Whilst for the purpose of explanation, it has been made to seem that adding a digital signature is a manual act that would be done by the bank and beneficiary, it would more realistically take place automatically within whatever platform is used to manage the transactions, with keys being generated, exchanged and used in the blink of an eye when the user clicks a button.
However, it is not just guarantees and digital signatures that are the only applications of this technology. There are a lot of efforts in the trade finance industry to work towards proper recognition of electronic instruments, addressing the issue from a number of angles, of which the technological capability is only one small part. ITFA’s Digital Negotiable Instruments initiative, focusing on the digitisation of Bills of Exchange and Promissory Notes, has given birth to the electronic Payment Undertaking (ePU), of which public key cryptography forms an integral part of its definition – “The underlying technology solution required for the ePU must […] be a cryptographically secured electronic document […] linked to a public key (one of a cryptographic key pair, the other being private)”.
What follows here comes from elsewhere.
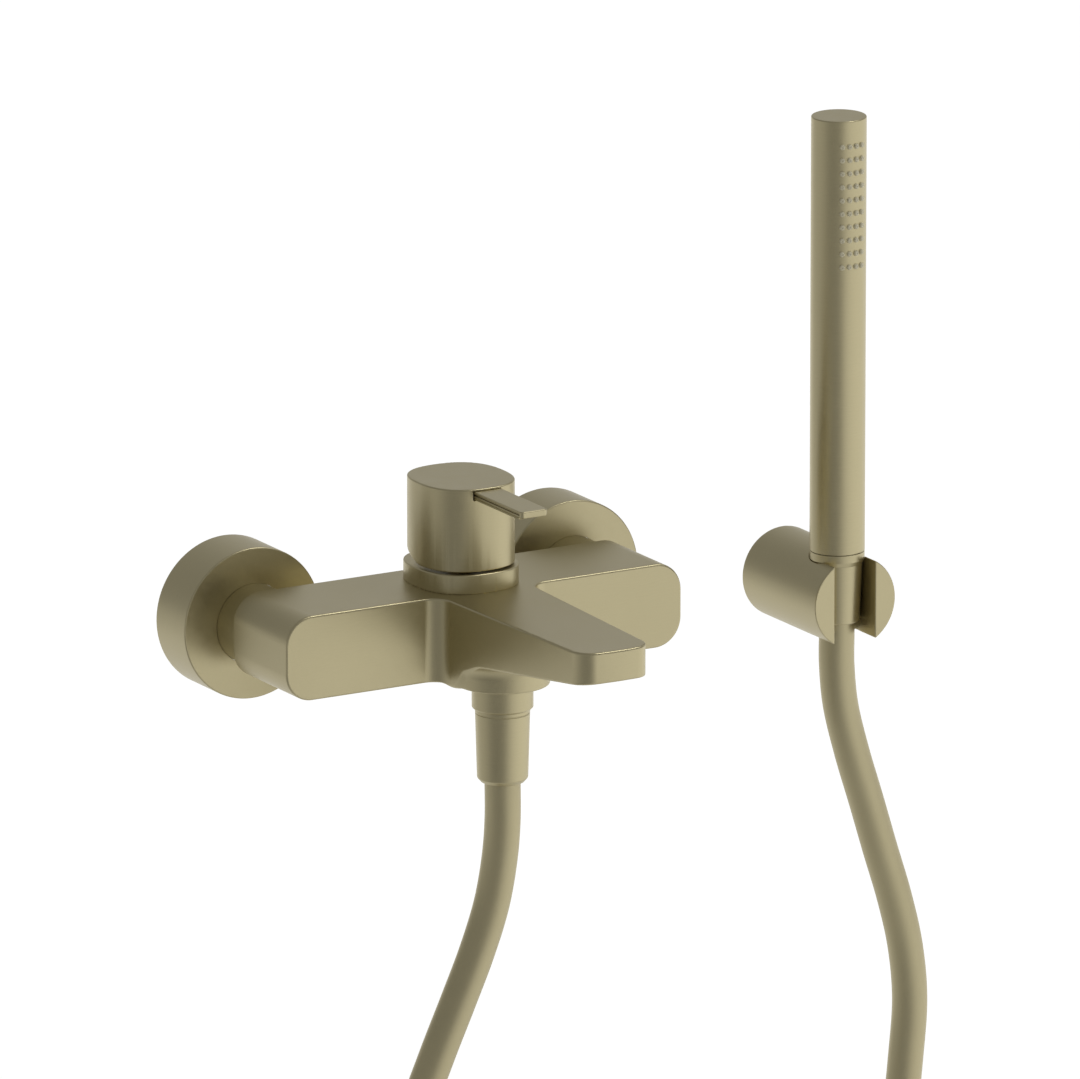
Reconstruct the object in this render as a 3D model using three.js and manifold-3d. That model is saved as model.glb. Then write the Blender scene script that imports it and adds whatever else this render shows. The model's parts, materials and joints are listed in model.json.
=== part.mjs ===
// Wall mounted bath mixer with a stick handset, its hose and its wall bracket.
// Millimetres, +Z up. The wall is the plane y = 0 and the room is on the -Y side.
// The origin lies on the wall, midway between the two inlets.

import * as THREE from 'three';
import { mergeVertices } from 'three/addons/utils/BufferGeometryUtils.js';
import Module from 'manifold-3d';

const wasm = await Module();
wasm.setup();

// ---------------------------------------------------------------- driving dimensions

const GAP = 0.3; // clearance between pieces that touch
const ROUND = 20; // sides of a visible round piece
const SMALL = 12; // sides of a hidden round piece

const INLET_SPACING = 150;
const ESCUTCHEON = { radius: 31.7, depth: 23.9, wall: 1.6 };
const NECK_RADIUS = 16.7;

const BODY = { halfLength: 92.5, back: -38.6, front: -83.3, halfHeight: 17.7, corner: 12 };
const SPOUT = { rootHalf: 20.6, tipHalf: 16.3, tipY: -190.8, tipBulge: 1.6, tipCorner: 7.5, tipBottom: 4.7 };
const UNDERSIDE_SLOPE = 0.133; // drop of the spout's underside for each mm towards the wall
const ROOT_FILLET = 7.5; // vertical concave fillet between bar and spout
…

Whether it’s the little padlock showing you’re on a secure site when you browse the internet, or WhatsApp’s end to end encryption, we all use public key cryptography every single day, just often without even knowing it. Whilst it’s not essential for the average trade finance professional to understand the nuts and bolts of all of the various technical concepts out there such as public key cryptography, having a general appreciation for these technologies and how they can be applied to the trade finance industry can only aid in faster adoption across the board.
It’s vital to recognise that not only are we just trying to find suitable digital equivalents to directly replace paper like for like, but rather that the digital solutions available go even further, offering enhanced security, efficiency and convenience. The utopia of a truly paperless trade finance industry will eventually happen, however one simple question remains: when?